To biofacture food for space
Seasons of the Void
Alexandra Daisy Ginsberg, Sascha Pohflepp, Andrew Stellitano
Advanced technologies designed for space often come back to Earth: portable cordless vacuums, baby formula nutrients, and memory foam have become unremarkable.
Now scientists and engineers are inventing novel organisms in the hope that future astronauts could farm them on the long voyage to Mars, reducing the 30,000kg of provisions that would otherwise be slung into space. For decades, scientists have imagined ‘closed life support food’ that would purify human waste and recycle the air. But mission success also needs happy astronauts. A thousand-day diet of genetically modified algae may meet stringent engineering demands, but would fail the emotional desires of lonely space travellers dreaming of steak.
‘Seasons of the Void’ imagines delicious fruits that are grown from redesigned microorganisms, feeding on electricity generated from sunlight.

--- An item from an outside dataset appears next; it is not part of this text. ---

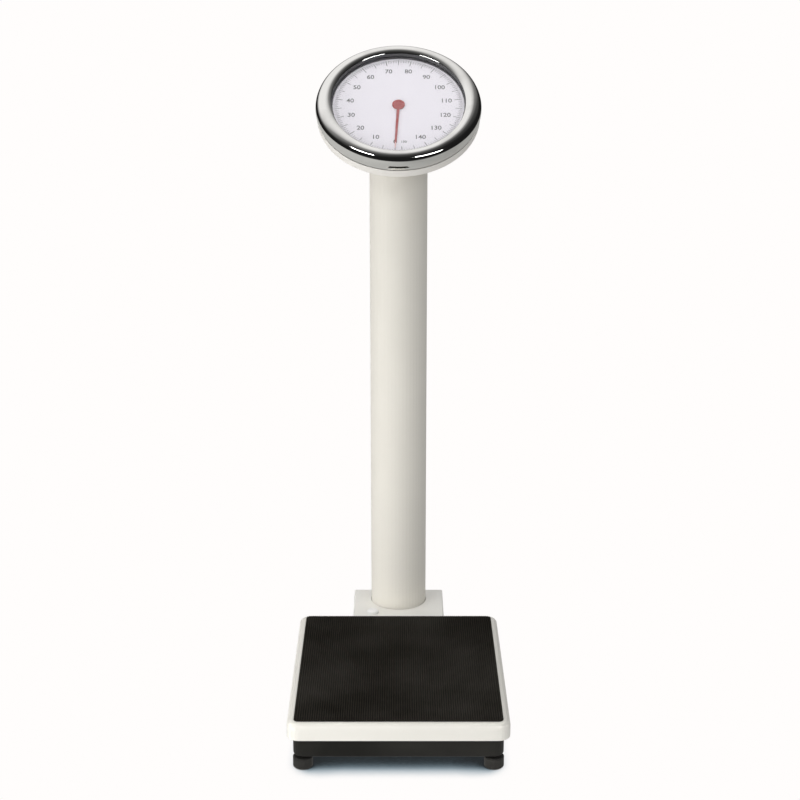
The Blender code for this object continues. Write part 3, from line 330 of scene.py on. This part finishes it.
soft_lamp("dash_left", around_head(-35, 32.5, 6.0), dial_centre, 2.20, 0.45, 36.0, math.radians(5))
soft_lamp("dash_right", around_head(30, 26, 6.0), dial_centre, 2.80, 0.55, 42.0, math.radians(-14))
soft_lamp("left_wall", (-2.2, -0.9, 0.6), lamp_target, 1.6, 1.6, 30.0, in_mirrors=False)
soft_lamp("front_fill", (0.6, -3.0, 0.45), (0.0, 0.05, 0.35), 2.4, 1.2, 13.5, in_mirrors=False)
soft_lamp("overhead", (0.0, 0.0, 3.2), lamp_target, 2.6, 2.6, 28.0, in_mirrors=False)
soft_lamp("low_left", (-1.5, -2.0, 0.5), (0.0, 0.15, 0.1), 0.8, 0.5, 0.75, in_mirrors=False, spread=40)

# %% [markdown]
# The floor is one large sheet. Paint is lit by a matt surface, and mirrors see a glowing pale paper, with a
# painted falloff of light that darkens it to the right; it ends about five metres in front. The eye sees
# the glowing white of a photographer's sweep with a painted shadow, darker only where the scale covers the
# floor from the light of the room. How much is covered comes from short test rays upward, and that painted
# shade is a little blue, as in the photograph.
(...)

‘Seasons of the Void’ imagines delicious fruits that are grown from redesigned microorganisms, feeding on electricity generated from sunlight. Electrosynthesis replaces photo-synthesis, and farming would rely less on Earth’s seasons than the trajectory of the spaceship.
Could designed fruits ever adopt the gloss of space travel, making GM food more palatable on Earth? The GM food debate may never have been further and closer at the same time.